Why are heritage interpreters voiceless at the trowel’s edge?

Posted on 6 August 2018

York’s Dr Sara Perry publishes article on integrating the heritage interpretation skillset & toolkit into archaeologists’ most basic workflows

Group of archaeological specialists and heritage interpreters gathered in the North Area of Çatalhöyük at nightfall for a facilitated “body-storming” session, July 2015 (photo courtesy of Vassilis Kourtis
 
The department’s Dr Sara Perry, Senior Lecturer in Cultural Heritage Management, has published a new article in the journal Advances in Archaeological Practice — "Why Are Heritage Interpreters Voiceless at the Trowel’s Edge? A Plea for Rewriting the Archaeological Workflow." 
 
Here she reviews the state of current heritage interpretation practice and its relationship to archaeological interpretation in the primary fieldwork content (i.e., in the excavation units themselves), proposing that their artificial separation is deeply problematic for the discipline.
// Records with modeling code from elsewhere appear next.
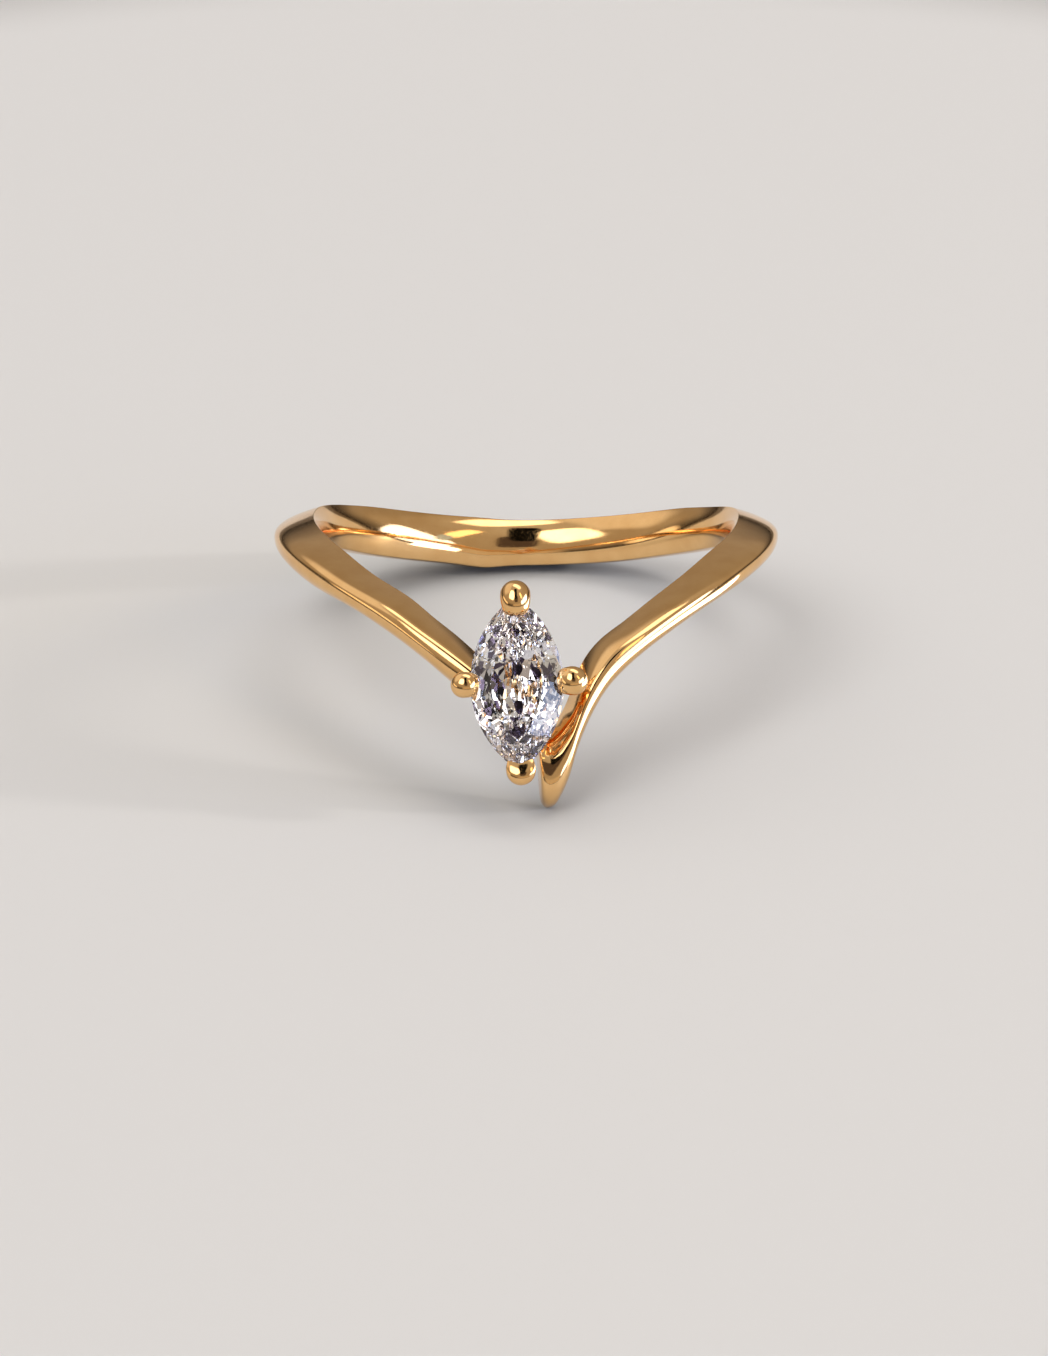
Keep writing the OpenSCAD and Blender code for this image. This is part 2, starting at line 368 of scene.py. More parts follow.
@dataclass(frozen=True)
class ShankShape:
    """The shank's band, swept round the finger through a table of sections.

    Attributes:
        finger_r: inner radius, in mm.
        thickness: thickness of the band at its middle, in mm.
        comfort: share of the thickness that the inside rounds over.
        lower_squareness: exponent of the outer face's lower half.
        upper_flatness: exponent of the outer face up to its crisp upper edge.
        inner_flatness: exponent of the inner face between its edges.
        sections: the table, from the back round by the front to the back.
    """

    finger_r: float = 8.1
    thickness: float = 1.9
    comfort: float = 0.18
    lower_squareness: float = 2.6
    upper_flatness: float = 2.3
    inner_flatness: float = 2.4
    sections: tuple[Section, ...] = SHANK_SECTIONS

    def slope(self, column: str, row: int) -> float:
        """Gives the slope between a row of the table and the next.

        Args:
            column: "lower" or "upper".
            row: the first of the two rows.

        Returns:
            Millimetres a degree.
        """
        before, after = self.sections[row], self.sections[row + 1]
        return (getattr(after, column) - getattr(before, column)) / (after.angle - before.angle)

    def knot(self, column: str, row: int) -> float:
        """Gives the slope of the smooth curve at a row, level wherever the column turns.

        Args:
            column: "lower" or "upper".
            row: the row.

        Returns:
            Millimetres a degree.
        """
        if row in (0, len(self.sections) - 1):
            return 0.0
        before, after = self.slope(column, row - 1), self.slope(column, row)
        return 0.0 if before * after <= 0.0 else 2.0 * before * after / (before + after)

    def level(self, column: str, angle: float) -> float:
        """Gives an edge's level at any angle, on a cubic from row to row.

        Args:
            column: "lower" or "upper".
            angle: degrees round the finger from the front.

        Returns:
            The level, in mm.
        """
        rows = self.sections
        row = max(i for i in range(len(rows) - 1) if i == 0 or rows[i].angle <= angle)
        span = rows[row + 1].angle - rows[row].angle
        s = (angle - rows[row].angle) / span
        return (
            (2 * s**3 - 3 * s**2 + 1) * getattr(rows[row], column)
            + (s**3 - 2 * s**2 + s) * span * self.knot(column, row)
            + (3 * s**2 - 2 * s**3) * getattr(rows[row + 1], column)
            + (s**3 - s**2) * span * self.knot(column, row + 1)
        )

    def section(self, angle: float, outer_steps: int, inner_steps: int) -> list[tuple[float, float]]:
        """Gives one section, out over the face and back along the finger.

        Args:
            angle: degrees round the finger from the front.
            outer_steps: points on the outer half.
            inner_steps: points on the inner half.

        Returns:
            Radius and level of each point, in mm.
        """
        low, high = self.level("lower", angle), self.level("upper", angle)
        middle, half = (low + high) / 2, (high - low) / 2
        edge_r = self.finger_r + self.comfort * self.thickness
        points = []
        for k in range(outer_steps):
            s = -math.cos(math.pi * k / outer_steps)
            bulge = (1.0 - s**self.upper_flatness if s > 0.0
                     else (1.0 - (-s)**self.lower_squareness)**(1.0 / self.lower_squareness))
            points.append((edge_r + (1.0 - self.comfort) * self.thickness * bulge, middle + half * s))
        for k in range(inner_steps):
            s = math.cos(math.pi * k / inner_steps)
            bulge = 1.0 - abs(s)**self.inner_flatness
            points.append((edge_r - self.comfort * self.thickness * bulge, middle + half * s))
        return points

    def ring(self, angle: float, outer_steps: int, inner_steps: int) -> list[Vector]:
        """Places one section in the ring's frame, whose upright axis is the finger's.

        Args:
            angle: degrees round the finger from the front.
            outer_steps: points on the outer half.
            inner_steps: points on the inner half.

        Returns:
            The points, in mm.
        """
        a = math.radians(angle)
        return [Vector((r * math.sin(a), -r * math.cos(a), z))
                for r, z in self.section(angle, outer_steps, inner_steps)]


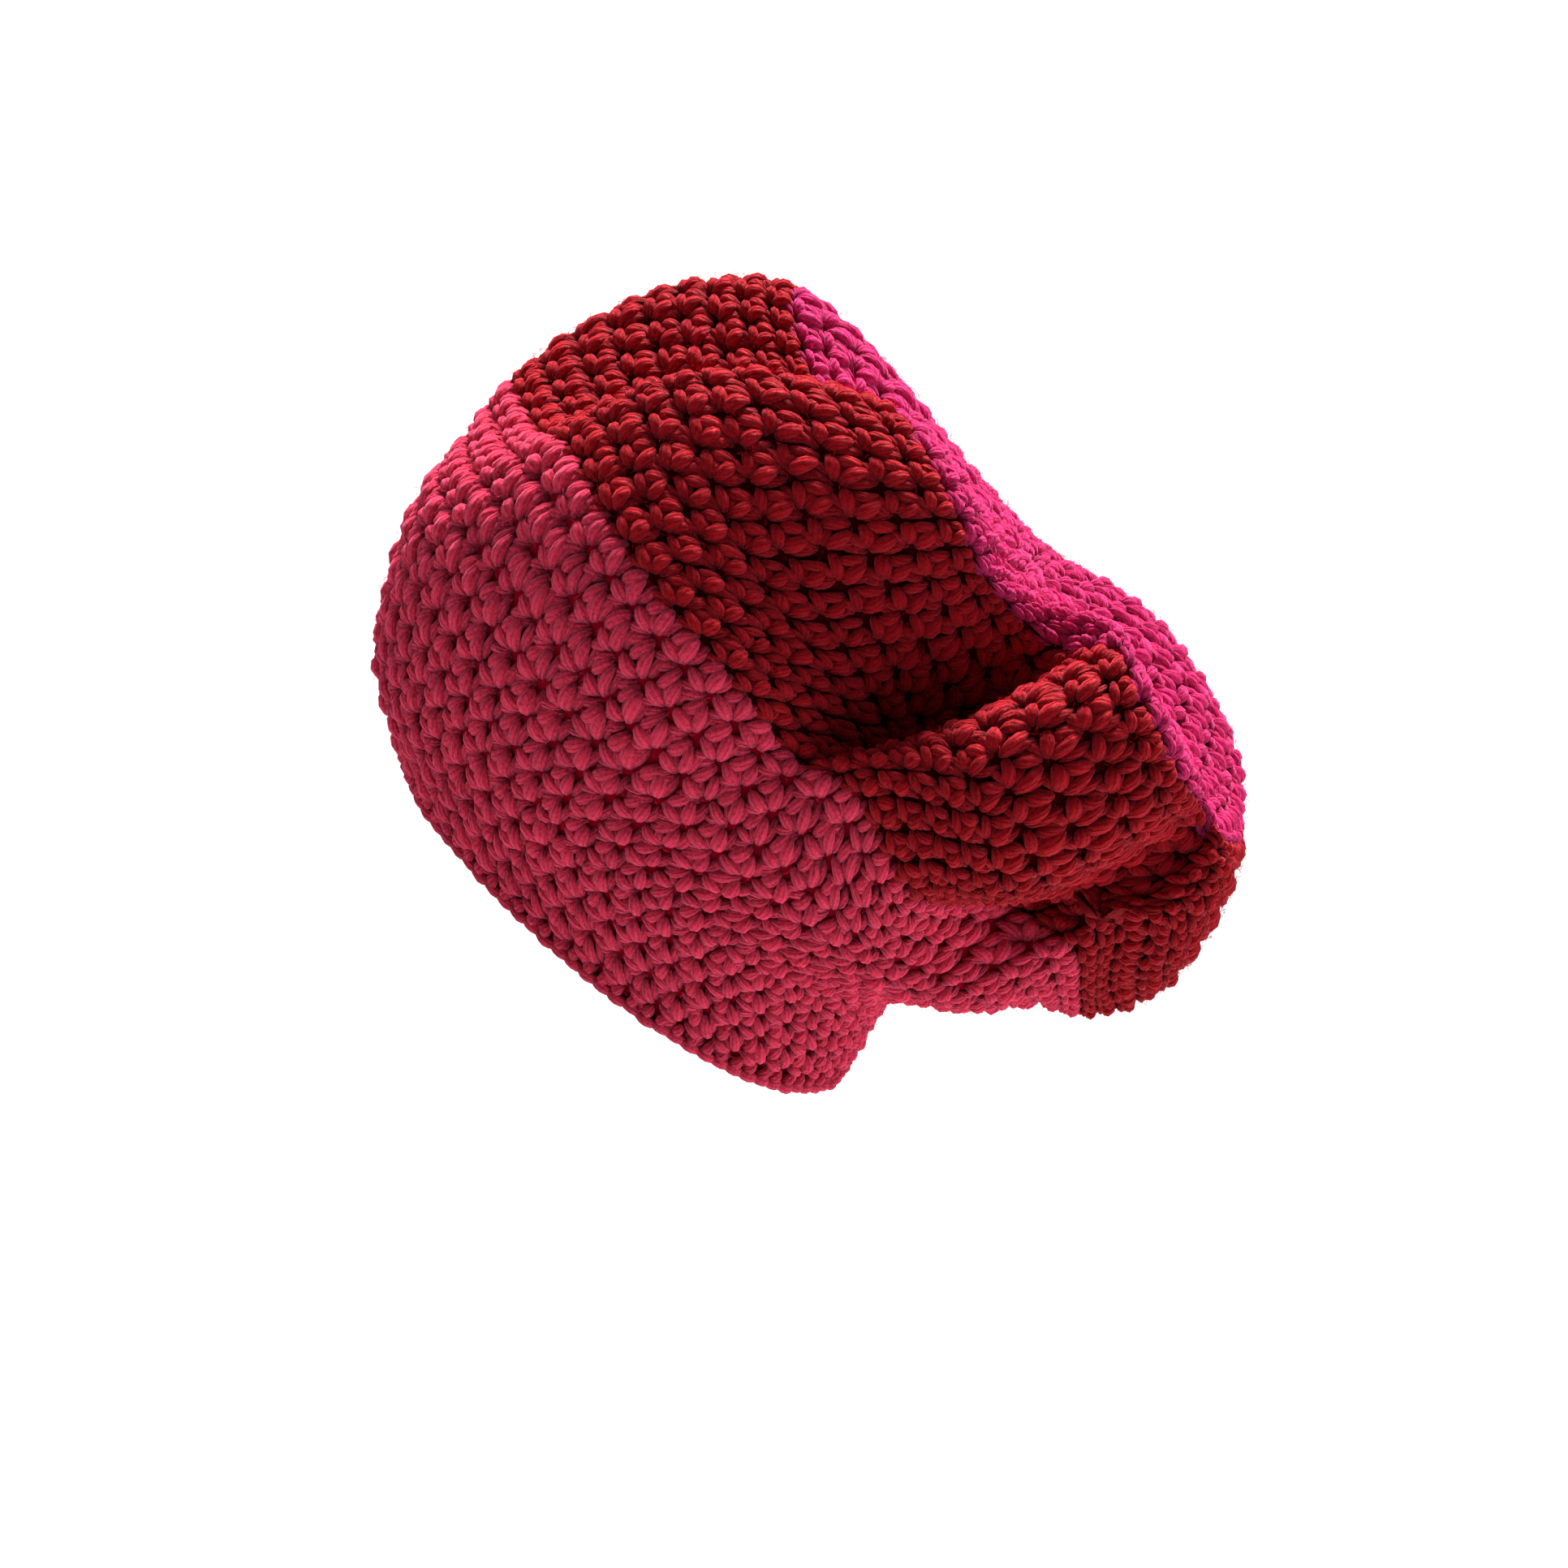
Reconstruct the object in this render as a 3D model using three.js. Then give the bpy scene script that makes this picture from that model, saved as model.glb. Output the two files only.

Via discussion of various on-site interventions, the article offers reflections on how the heritage interpretation skillset and toolkit might be more rigorously deployed to facilitate critical and creative archaeological theorising. 
 
In specific, “heritage interpretation” is generally conceived as the development and presentation of knowledge about the past for public audiences. Most obviously evidenced in descriptive signs, guides, and related media installed on archaeological and cultural sites, heritage interpretation has more than a half century of theory and applied practice behind it, yet it continues to sit uncomfortably within the typical archaeological workflow. While the concept can be criticized on many fronts, of concern is the lack of recognition that it is of equal relevance to both non-expert and expert audiences (as opposed to nonexpert audiences alone). The archaeological profession appears to rest on an assumption that archaeologists do their own kind of interpretation—and, separately, nonexperts require a special approach that heritage interpreters must facilitate but that field specialists have no need for—or from which little obvious expert benefit can be derived. For this reason, it is rare to find heritage interpreters embedded in primary fieldwork teams. Here Dr Perry calls for a rethinking of the traditional workflow, with a view to integrating the heritage interpretation tool kit and heritage interpreters themselves into our basic field methodologies. As she argues, their direct involvement in disciplinary process from the outset has the potential to transform archaeological interpretation overall.  
 

The full bibliographic reference is: Perry, Sara (2018) Why Are Heritage Interpreters Voiceless at the Trowel’s Edge? A Plea for Rewriting the Archaeological Workflow. Advances in Archaeological Practice 6(3): 212-227.